The Schick Art Gallery at Skidmore College presents Specimen, an exhibition of works by four photographers who share a commitment to deep investigation of their subject matter and a reverence for the stilled moment. Artists Carin Ingalsbe, Rosamond Purcell, Cheryle St. Onge and Andrea Wallace will participate in an artists’ talk at 4 p.m. Thursday, Oct. 1, in the gallery. An opening reception will follow at 5 p.m. Both events are free and open to the public.

In mid-October, Skidmore alumnus Jonathan Singer, founder and owner of Singer Editions, a fine art digital printing studio, will lead a gallery tour of the exhibition. The free event starts at 3 p.m. and is open to the public. All four photographers print in collaboration with Singer Editions, a fine art digital printing studio in Boston, MA.,

Carin Ingalsbe’s works are close studies of richly textured costumes from the archives of the New York City Ballet and other long-established ballet companies; the costumes range in age from the 1700s to the mid 1900s. Ingalsbe arranges a garment, shoots numerous photographs, and then puts the images together digitally so that details such as frayed or mended areas of fabric are not lost. While lush in color and surface, the costume’s wear and tear over time is central to her interest, and the resulting works speak eloquently of the passage of time.   

Wallace, Deux Clementines
Andrea Wallace, Deux Clementines, archival inkjet print

Ingalsbe is a graduate of the School of the Museum of Fine Arts and Tufts University. She has been photographing vintage clothing and older objects for several years. Her work has been exhibited extensively throughout the country, and she is represented by Lanoue Gallery in Boston, Mass.
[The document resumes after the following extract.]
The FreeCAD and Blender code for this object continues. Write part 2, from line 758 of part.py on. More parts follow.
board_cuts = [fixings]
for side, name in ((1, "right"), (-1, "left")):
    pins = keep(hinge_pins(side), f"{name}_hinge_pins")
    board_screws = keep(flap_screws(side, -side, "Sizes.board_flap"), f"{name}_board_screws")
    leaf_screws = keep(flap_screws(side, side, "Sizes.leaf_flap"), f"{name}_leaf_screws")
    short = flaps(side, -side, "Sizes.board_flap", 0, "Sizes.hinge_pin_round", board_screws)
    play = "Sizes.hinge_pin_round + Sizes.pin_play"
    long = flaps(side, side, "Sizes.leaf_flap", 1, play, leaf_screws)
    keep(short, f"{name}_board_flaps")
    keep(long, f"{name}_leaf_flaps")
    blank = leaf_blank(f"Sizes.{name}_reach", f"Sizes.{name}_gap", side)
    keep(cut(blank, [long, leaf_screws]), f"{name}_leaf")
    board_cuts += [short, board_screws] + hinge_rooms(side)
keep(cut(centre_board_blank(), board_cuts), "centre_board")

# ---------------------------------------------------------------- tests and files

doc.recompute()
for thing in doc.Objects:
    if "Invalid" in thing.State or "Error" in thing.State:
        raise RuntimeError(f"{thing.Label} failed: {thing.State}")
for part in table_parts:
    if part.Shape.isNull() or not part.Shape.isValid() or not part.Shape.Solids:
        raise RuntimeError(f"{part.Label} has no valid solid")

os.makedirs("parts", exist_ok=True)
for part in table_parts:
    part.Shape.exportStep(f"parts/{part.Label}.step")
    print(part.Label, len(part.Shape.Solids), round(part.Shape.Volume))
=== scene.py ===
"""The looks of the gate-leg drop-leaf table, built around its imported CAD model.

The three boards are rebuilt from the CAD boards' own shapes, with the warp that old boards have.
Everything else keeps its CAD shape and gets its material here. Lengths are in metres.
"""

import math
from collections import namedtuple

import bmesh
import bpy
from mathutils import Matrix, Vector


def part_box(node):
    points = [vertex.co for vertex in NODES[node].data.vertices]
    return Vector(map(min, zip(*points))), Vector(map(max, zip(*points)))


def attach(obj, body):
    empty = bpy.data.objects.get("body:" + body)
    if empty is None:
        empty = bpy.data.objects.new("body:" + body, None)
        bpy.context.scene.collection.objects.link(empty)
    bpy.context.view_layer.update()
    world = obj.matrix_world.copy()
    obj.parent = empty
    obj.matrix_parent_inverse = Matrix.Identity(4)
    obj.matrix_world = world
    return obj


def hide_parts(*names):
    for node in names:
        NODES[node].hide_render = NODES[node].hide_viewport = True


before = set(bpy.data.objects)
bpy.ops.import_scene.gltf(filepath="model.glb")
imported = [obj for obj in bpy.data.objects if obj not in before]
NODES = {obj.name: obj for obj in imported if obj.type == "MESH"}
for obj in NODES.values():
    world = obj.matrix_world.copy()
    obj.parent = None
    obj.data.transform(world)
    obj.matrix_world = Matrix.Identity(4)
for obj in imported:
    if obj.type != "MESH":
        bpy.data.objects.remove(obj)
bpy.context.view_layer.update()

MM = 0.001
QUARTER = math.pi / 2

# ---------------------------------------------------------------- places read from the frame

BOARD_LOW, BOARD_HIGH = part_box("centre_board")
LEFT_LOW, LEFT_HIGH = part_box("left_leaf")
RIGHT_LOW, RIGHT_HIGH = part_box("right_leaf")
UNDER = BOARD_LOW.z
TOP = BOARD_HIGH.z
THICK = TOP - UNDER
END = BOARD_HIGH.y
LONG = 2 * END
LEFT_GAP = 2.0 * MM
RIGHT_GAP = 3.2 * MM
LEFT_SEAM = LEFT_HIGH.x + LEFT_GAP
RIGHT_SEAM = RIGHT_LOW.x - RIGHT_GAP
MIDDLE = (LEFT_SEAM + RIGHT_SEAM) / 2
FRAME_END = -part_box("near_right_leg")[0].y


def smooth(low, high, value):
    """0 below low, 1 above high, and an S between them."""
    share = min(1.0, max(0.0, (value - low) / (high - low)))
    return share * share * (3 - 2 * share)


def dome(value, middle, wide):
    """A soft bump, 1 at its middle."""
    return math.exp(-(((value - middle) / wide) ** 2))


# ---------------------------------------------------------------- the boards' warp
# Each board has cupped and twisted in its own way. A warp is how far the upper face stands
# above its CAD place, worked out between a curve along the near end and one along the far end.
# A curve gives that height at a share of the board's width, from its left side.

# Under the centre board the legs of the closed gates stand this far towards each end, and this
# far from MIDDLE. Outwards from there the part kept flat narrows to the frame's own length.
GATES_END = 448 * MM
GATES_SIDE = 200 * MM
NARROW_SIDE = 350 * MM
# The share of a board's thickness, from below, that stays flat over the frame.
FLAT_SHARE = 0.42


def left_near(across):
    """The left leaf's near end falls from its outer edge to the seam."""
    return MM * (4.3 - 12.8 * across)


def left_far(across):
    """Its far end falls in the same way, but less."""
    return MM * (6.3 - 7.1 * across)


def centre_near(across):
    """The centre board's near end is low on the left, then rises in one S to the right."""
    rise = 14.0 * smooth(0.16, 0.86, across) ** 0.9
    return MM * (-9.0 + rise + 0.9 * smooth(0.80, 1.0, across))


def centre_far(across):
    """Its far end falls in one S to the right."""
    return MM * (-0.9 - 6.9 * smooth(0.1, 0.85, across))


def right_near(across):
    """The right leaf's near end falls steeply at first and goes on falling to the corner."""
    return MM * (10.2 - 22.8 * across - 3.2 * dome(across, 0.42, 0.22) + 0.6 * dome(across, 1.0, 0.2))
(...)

Rosamond Purcell is known for her photographs of natural history collections as well as found objects in various states of deterioration; she is sometimes referred to as the ‘doyenne of decay.’ In her works, birds, bones, or insects are often photographed in labeled boxes or jars of formaldehyde; she writes of being intrigued by museum classification and, in her words, “the gray area between the rational scientific system and human idiosyncrasies.” Her photographs convey the tension between human endeavors to organize nature and nature’s astonishing variety and subtlety, as well as the human desire to stop time and the inevitable processes of entropy.
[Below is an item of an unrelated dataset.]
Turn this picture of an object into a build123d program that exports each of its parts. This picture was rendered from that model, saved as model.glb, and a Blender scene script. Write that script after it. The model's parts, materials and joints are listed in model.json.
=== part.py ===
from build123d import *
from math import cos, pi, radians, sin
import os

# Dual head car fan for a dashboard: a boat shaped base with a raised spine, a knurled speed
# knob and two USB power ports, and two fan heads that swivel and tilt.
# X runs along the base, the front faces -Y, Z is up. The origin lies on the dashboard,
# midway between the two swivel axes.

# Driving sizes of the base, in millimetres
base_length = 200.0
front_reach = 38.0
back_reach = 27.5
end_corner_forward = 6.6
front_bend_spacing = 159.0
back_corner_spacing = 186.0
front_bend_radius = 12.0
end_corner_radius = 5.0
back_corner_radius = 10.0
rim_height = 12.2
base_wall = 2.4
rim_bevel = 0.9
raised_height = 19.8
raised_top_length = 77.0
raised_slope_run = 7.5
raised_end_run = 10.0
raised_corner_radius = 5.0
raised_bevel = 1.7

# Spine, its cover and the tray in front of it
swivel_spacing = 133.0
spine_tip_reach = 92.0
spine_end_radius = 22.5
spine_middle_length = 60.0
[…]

Purcell’s photographs have been published in numerous books, including Finders, Keepers, a study of the natural history collections of the likes of Peter the Great and Lord Walter Rothschild. Purcell has shown her work extensively, including a solo exhibition at Mount Holyoke College Art Museum in 2007. Her photographs are held in numerous collections, among them the Metropolitan Museum in New York, the Museum of Fine Arts in Boston, and the Victoria and Albert Museum in London.

St. Onge, fish
Cheryle St. Onge, Natural Findings, archival inkjet print

Cheryle St. Onge’s series Natural Findings presents black and white photographs of subjects like frog eggs, dragonflies, or guppies, sometimes seen in captivity in a jar or being held by a person. The photographs are predominantly shot with an 8 x 10 view camera, imbuing them with remarkable clarity and a rich and luminous tonal palette. The resulting works evoke the sense of awe, attraction, and (sometimes) aversion of our early interactions with nature.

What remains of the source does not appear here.